The petitioners submit that the Citizenship (Amendment)  Act violates every known principle of equality and equal treatment, "damages and destroys" the Indian Constitution's basic feature of secularism, and ought to be struck down as unconstitutional.

"Not only does the impugned Act violate the provisions of the Constitution, it also contravenes the founding principles of the Republic of India. In 1947, this Nation was founded on certain inalienable truths. Chief among them was that the land of India had always been - and would always be - home to all faiths, welcoming diversity and pluralism, and excluding none. India was founded on the idea of "civic nationalism" - that allegiance to the Constitution and its values was what it meant to be "Indian" - and the rejection of the "two-nation theory" that triggered Partition. The impugned Act rends these foundational principles, as it places some faiths and religions as implicitly more worthy of protection than others"

As per the petitioners the impugned Act constitutes a blatant violation of Articles 14, 21, 25 and the basic structure of the Constitution

The impugned Act draws a distinction between refugees and asylum seekers within the territory of India, on two grounds: their nationality of origin (Pakistan, Afghanistan, and Bangladesh) and their religion (Hindu, Sikh, Christian, Parsi, Buddhist, and Jain).

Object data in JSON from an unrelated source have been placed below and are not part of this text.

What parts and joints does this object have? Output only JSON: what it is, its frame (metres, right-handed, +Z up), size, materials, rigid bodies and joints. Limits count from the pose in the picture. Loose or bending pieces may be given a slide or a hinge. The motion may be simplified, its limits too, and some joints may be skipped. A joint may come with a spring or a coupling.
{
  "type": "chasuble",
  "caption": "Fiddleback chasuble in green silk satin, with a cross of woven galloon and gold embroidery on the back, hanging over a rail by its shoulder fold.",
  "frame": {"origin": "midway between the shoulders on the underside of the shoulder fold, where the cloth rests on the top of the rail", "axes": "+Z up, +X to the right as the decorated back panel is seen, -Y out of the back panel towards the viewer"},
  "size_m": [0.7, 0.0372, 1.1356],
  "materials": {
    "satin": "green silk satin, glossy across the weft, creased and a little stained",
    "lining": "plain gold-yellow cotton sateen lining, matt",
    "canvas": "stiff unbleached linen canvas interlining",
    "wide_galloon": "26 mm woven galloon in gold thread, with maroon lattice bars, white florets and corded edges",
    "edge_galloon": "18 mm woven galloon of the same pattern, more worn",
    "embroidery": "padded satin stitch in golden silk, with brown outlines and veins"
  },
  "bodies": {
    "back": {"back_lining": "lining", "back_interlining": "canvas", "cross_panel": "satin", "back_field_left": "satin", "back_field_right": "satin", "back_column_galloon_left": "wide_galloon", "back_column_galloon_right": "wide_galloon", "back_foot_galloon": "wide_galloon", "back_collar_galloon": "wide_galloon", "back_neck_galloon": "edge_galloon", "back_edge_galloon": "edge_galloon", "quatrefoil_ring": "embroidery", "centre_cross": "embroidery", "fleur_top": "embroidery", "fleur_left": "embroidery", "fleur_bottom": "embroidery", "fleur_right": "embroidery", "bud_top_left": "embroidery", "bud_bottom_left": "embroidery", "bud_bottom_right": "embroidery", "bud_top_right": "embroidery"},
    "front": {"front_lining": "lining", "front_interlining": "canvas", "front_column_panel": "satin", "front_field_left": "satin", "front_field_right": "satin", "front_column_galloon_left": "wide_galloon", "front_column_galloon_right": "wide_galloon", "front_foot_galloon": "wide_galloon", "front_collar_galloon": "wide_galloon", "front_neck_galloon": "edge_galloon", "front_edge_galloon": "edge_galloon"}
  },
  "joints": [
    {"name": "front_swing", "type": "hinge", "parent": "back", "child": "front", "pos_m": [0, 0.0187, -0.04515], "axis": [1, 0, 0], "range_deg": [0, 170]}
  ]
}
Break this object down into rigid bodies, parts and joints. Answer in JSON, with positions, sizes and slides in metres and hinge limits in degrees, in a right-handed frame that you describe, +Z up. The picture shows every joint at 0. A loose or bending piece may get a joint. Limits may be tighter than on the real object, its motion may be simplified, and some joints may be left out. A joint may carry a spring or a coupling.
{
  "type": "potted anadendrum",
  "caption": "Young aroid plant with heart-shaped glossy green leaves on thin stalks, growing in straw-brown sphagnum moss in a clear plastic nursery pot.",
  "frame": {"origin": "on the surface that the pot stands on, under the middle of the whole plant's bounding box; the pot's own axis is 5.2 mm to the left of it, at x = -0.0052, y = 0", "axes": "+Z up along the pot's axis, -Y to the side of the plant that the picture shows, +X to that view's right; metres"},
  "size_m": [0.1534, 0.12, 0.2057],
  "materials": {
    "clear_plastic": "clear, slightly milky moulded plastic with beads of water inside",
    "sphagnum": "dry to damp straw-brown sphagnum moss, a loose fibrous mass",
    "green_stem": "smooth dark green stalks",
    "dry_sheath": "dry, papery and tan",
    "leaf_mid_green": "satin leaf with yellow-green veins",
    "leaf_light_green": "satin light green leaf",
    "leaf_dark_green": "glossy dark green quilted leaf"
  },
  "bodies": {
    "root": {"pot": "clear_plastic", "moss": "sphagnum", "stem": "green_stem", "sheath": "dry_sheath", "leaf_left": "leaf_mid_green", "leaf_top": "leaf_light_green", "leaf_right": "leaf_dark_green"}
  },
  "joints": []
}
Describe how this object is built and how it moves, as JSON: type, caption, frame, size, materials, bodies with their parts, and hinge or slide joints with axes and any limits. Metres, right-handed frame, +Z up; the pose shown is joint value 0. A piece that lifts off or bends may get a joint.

Those who fall within these categories are (a) exempted from prosecution as "illegal migrants", and (b) placed on a fast-track to citizenship.

"Those who do not, are limited to the individualised executive procedure for the grant of "Long Term Visas" provided under a Standard Operating Procedure released by the MHA in 2011. Consequently, while certain individuals are accorded statutory protection and citizenship facilitation qua their membership of certain religions and national groups, others are still left to the tender mercies of an executive process, with no such benefits".

The petitioners submitted that this violates the constitutional guarantee of equal protection of law, which is applicable to all persons within the territory of India.

The impugned Act implements its goal in a patently and indefensibly discriminatory fashion, by limiting its protection to individuals of certain faiths and from certain countries. The Act ignores the fact, therefore, that even within India's neighbouring countries, there exists (a) religious persecution of minorities in nations other than Pakistan, Bangladesh, and Afghanistan, (b) religious persecution of groups other than Hindus, Sikhs, Buddhists, Jains, Parsis, and Christians in the three named countries, and (c) non-religious persecution that affects all groups and in all these countries (as is recognised by the 2011 SoP).

The Petitioners cited the following examples demonstrate, the Act creates an invidious and unjustifiable discrimination between individuals in identical circumstances. Under the Act:

a) A Sri Lankan Tamil who has fled Sri Lanka because of extreme religious persecution, or a Rohingya Muslim who has fled Myanmar to escape religion-fueled genocide, will not be granted sanctuary under the Act, while a Pakistani Hindu who has fled Pakistan for exactly the same reasons, will be - even though all three individuals are "persons within the territory of India."


b) An Ahmadiyya who has fled Pakistan because of extreme religious persecution will not be granted sanctuary under the Act, while a Pakistani Christian who has fled Pakistan for exactly the same reasons, will be - even though both individuals are "persons within the territory of India."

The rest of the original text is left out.